Managing those lifetimes is annoying, especially when it needs to work on desktops too. On the server side, you can do things like spin up a VM that CI runs in, use Docker in the VM to make dependencies in containers, and then delete the whole VM.

That's a lot of tooling to do locally though, and even then it's local but has so many abstractions that it might as well be running in the cloud.

nix-ci.com is built with this as one of the two central features. The other is that it figures out what to do by itself; you don't have to write any YAML.

dagger does this, at the expense of increased complexity.

  • I tried out Dagger hoping to tidy up some of our CI pipelines. I really wasn’t impressed to be honest. I initially just wanted to build a basic Docker image using BuildKit and even that was nightmare that the Dagger guys basically told me just isn’t supported.

It should!

And yet, that's technically not CI.

The whole point we started using automation servers as an integration point was to avoid the "it works on my machine" drama. (Have watched at least 5 seasons of it - they were all painful!).

+1 on running the test harness locally though (where feasible) before triggering the CI server.

prbly have really bad code and tests if everything passes locally but fails on CI reguarly.

  • Not necessarily.

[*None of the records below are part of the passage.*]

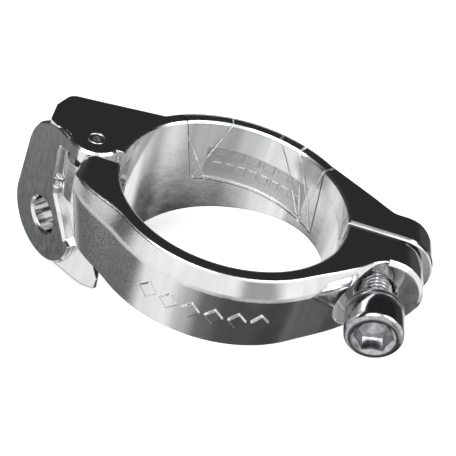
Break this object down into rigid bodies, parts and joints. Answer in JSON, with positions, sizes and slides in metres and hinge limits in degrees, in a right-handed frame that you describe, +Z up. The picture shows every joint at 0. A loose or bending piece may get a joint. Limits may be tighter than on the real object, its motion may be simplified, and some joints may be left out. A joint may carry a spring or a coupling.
{
  "type": "front derailleur clamp band adapter",
  "caption": "Hinged two-piece aluminium clamp band for a 34.9 mm seat tube, with a front derailleur mounting plate and a socket-head clamp bolt backed out of its lug.",
  "frame": {"origin": "axis of the seat tube bore at mid-height of the band", "axes": "+Z up the seat tube, -X towards the hinge and the mounting plate, -Y towards the bolt's head"},
  "size_m": [0.0675, 0.0406, 0.0261],
  "materials": {
    "polished_alloy": "polished forged aluminium with fine brushing",
    "pin_steel": "bright riveted steel",
    "bolt_steel": "dark plated steel",
    "washer_steel": "plain plated steel",
    "clear_film": "thin clear plastic film"
  },
  "bodies": {
    "rear": {"rear_half": "polished_alloy", "hinge_pin": "pin_steel", "film": "clear_film"},
    "front": {"front_half": "polished_alloy"},
    "washer_body": {"washer": "washer_steel"},
    "bolt": {"clamp_bolt": "bolt_steel"}
  },
  "joints": [
    {"name": "band_hinge", "type": "hinge", "parent": "rear", "child": "front", "pos_m": [-0.0222, 0.0018, 0], "axis": [0, 0, -1], "range_deg": [0, 55]},
    {"name": "washer_slide", "type": "slide", "parent": "front", "child": "washer_body", "axis": [0, 1, 0], "range_m": [0, 0.004]},
    {"name": "bolt_turn", "type": "hinge", "parent": "washer_body", "child": "bolt", "pos_m": [0.024, -0.0107, 0.001], "axis": [0, 1, 0], "range_deg": [0, 1800]}
  ],
  "couplings": [
    {"joint": "bolt_turn", "follows": "washer_slide", "rad_per_m": 7854}
  ]
}
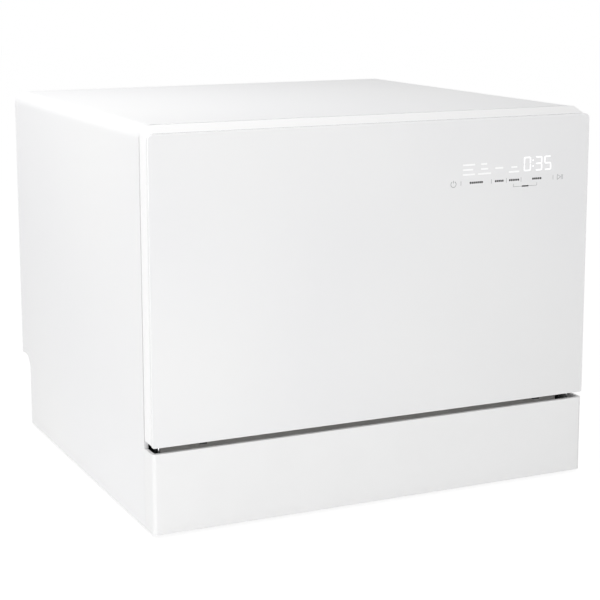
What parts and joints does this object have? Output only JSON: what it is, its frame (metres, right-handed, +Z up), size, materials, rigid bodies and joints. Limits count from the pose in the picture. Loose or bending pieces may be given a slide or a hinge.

For one, the local dev environment may be different or less pristine than what's encountered in the CI. I use bubblewrap (the sandboxing engine behind flatpak) sometimes to isolate the dev environment from the base system. Secondly, CI often does a lot more than what's possible on the local system. For example, it may run a lot more tests than what's practical on a local system. Or the upstream Repo may have code that you don't have in your local repo yet.

    Besides all that, this is not at all what the author and your parent commenter is discussing. They are saying that the practice of triggering and running CI jobs entirely locally should be more common, rather than having to rely on a server. We do have CI runners that work locally. But the CI job management is still done largely from servers.

    • > For example, it may run a lot more tests than what's practical in a local system.

      yes this is what i was taking about. If there are a lots of tests that are not practical to run locally then they are bad tests no matter how useful one might think they are. only good tests are the ones that run fast. It is also a sign that code itself is bad that you are forced to write tests that interact with outside world.

      For example, you can extract logic into a presention layer and write unit test for that instead of mixing ui and business logic and writing browser tests for it. there are also well known patterns for this like 'model view presenter'.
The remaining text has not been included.